>>>

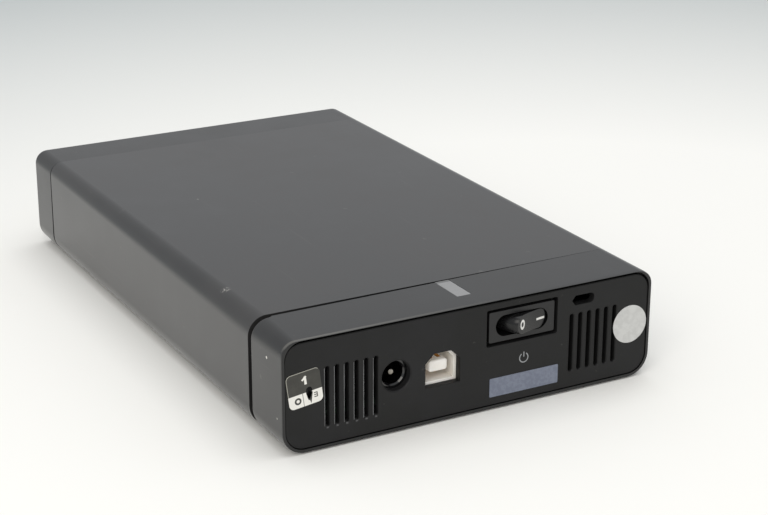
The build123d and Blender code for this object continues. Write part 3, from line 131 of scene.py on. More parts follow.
def makeFloor(look):
    mesh = bpy.data.meshes.new("floor")
    half = look["floorSize"] / 2
    corners = [(-half, -half, 0), (half, -half, 0), (half, half, 0), (-half, half, 0)]
    mesh.from_pydata(corners, [], [(0, 1, 2, 3)])
    floor = bpy.data.objects.new("floor", mesh)
    bpy.context.scene.collection.objects.link(floor)
    material, tree, shader, coords = newMaterial("paperSweep", {"Roughness": 0.9, "Specular IOR Level": 0.2})
    # painted pool of light: the floor's colour fades from floorNear to floorFar away from the object
    distance = addNode(tree, "VectorMath", {0: coords, 1: (*look["middle"], 0.0)},
                       operation="DISTANCE").outputs["Value"]
    fade = addNode(tree, "MapRange", {"Value": distance, "From Min": look["nearRadius"],
                                      "From Max": look["farRadius"]}).outputs[0]
    tone = addNode(tree, "Mix", {0: fade, 6: look["floorNear"], 7: look["floorFar"]},
                   data_type="RGBA").outputs[2]
    tree.links.new(tone, shader.inputs["Base Color"])
    tree.links.new(tone, shader.inputs["Emission Color"])
    # the floor glows in reflections only
    path = addNode(tree, "LightPath")
    glow = addNode(tree, "Math", {0: path.outputs["Is Glossy Ray"], 1: look["floorMirrored"]},
                   operation="MULTIPLY")
    tree.links.new(glow.outputs[0], shader.inputs["Emission Strength"])
    mesh.materials.append(material)


def makeSurround(look):
    world = bpy.data.worlds.new("surround")
    bpy.context.scene.world = world
    world.use_nodes = True
    tree = world.node_tree
    tree.nodes.clear()
    path = addNode(tree, "LightPath")
    seen = addNode(tree, "Math", {0: path.outputs["Is Camera Ray"], 1: path.outputs["Is Glossy Ray"]},
                   operation="ADD").outputs[0]
    seen = addNode(tree, "Math", {0: seen, 1: path.outputs["Is Transmission Ray"]},
                   operation="ADD").outputs[0]
    strength = addNode(tree, "MapRange", {"Value": seen, "To Min": look["ambient"],
                                          "To Max": look["mirrored"]}).outputs[0]
    back = addNode(tree, "Background", {"Color": look["surround"], "Strength": strength})
    addNode(tree, "OutputWorld", {"Surface": back.outputs[0]})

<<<

▶ [REQUIREMENTS]:
Would you copy out each line exactly as written?

▶ [SOLUTION FOR THIS TASK]:
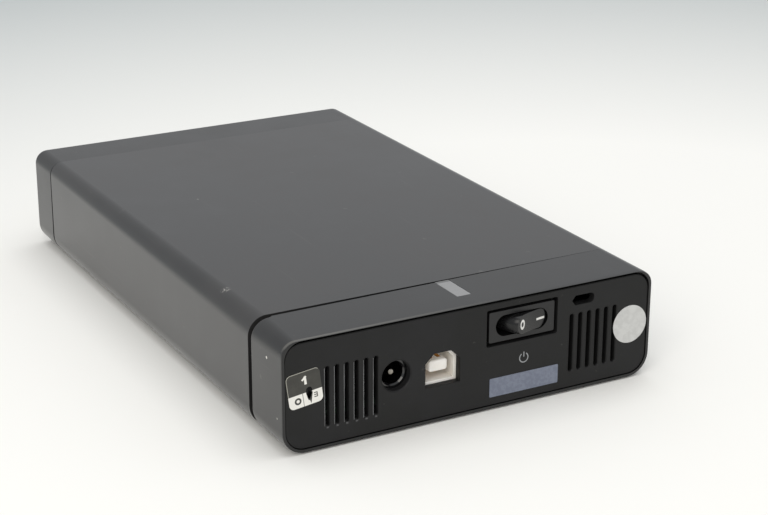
The build123d and Blender code for this object continues. Write part 3, from line 131 of scene.py on. More parts follow.
def makeFloor(look):
    mesh = bpy.data.meshes.new("floor")
    half = look["floorSize"] / 2
    corners = [(-half, -half, 0), (half, -half, 0), (half, half, 0), (-half, half, 0)]
    mesh.from_pydata(corners, [], [(0, 1, 2, 3)])
    floor = bpy.data.objects.new("floor", mesh)
    bpy.context.scene.collection.objects.link(floor)
    material, tree, shader, coords = newMaterial("paperSweep", {"Roughness": 0.9, "Specular IOR Level": 0.2})
    # painted pool of light: the floor's colour fades from floorNear to floorFar away from the object
    distance = addNode(tree, "VectorMath", {0: coords, 1: (*look["middle"], 0.0)},
                       operation="DISTANCE").outputs["Value"]
    fade = addNode(tree, "MapRange", {"Value": distance, "From Min": look["nearRadius"],
                                      "From Max": look["farRadius"]}).outputs[0]
    tone = addNode(tree, "Mix", {0: fade, 6: look["floorNear"], 7: look["floorFar"]},
                   data_type="RGBA").outputs[2]
    tree.links.new(tone, shader.inputs["Base Color"])
    tree.links.new(tone, shader.inputs["Emission Color"])
    # the floor glows in reflections only
    path = addNode(tree, "LightPath")
    glow = addNode(tree, "Math", {0: path.outputs["Is Glossy Ray"], 1: look["floorMirrored"]},
                   operation="MULTIPLY")
    tree.links.new(glow.outputs[0], shader.inputs["Emission Strength"])
    mesh.materials.append(material)


def makeSurround(look):
    world = bpy.data.worlds.new("surround")
    bpy.context.scene.world = world
    world.use_nodes = True
    tree = world.node_tree
    tree.nodes.clear()
    path = addNode(tree, "LightPath")
    seen = addNode(tree, "Math", {0: path.outputs["Is Camera Ray"], 1: path.outputs["Is Glossy Ray"]},
                   operation="ADD").outputs[0]
    seen = addNode(tree, "Math", {0: seen, 1: path.outputs["Is Transmission Ray"]},
                   operation="ADD").outputs[0]
    strength = addNode(tree, "MapRange", {"Value": seen, "To Min": look["ambient"],
                                          "To Max": look["mirrored"]}).outputs[0]
    back = addNode(tree, "Background", {"Color": look["surround"], "Strength": strength})
    addNode(tree, "OutputWorld", {"Surface": back.outputs[0]})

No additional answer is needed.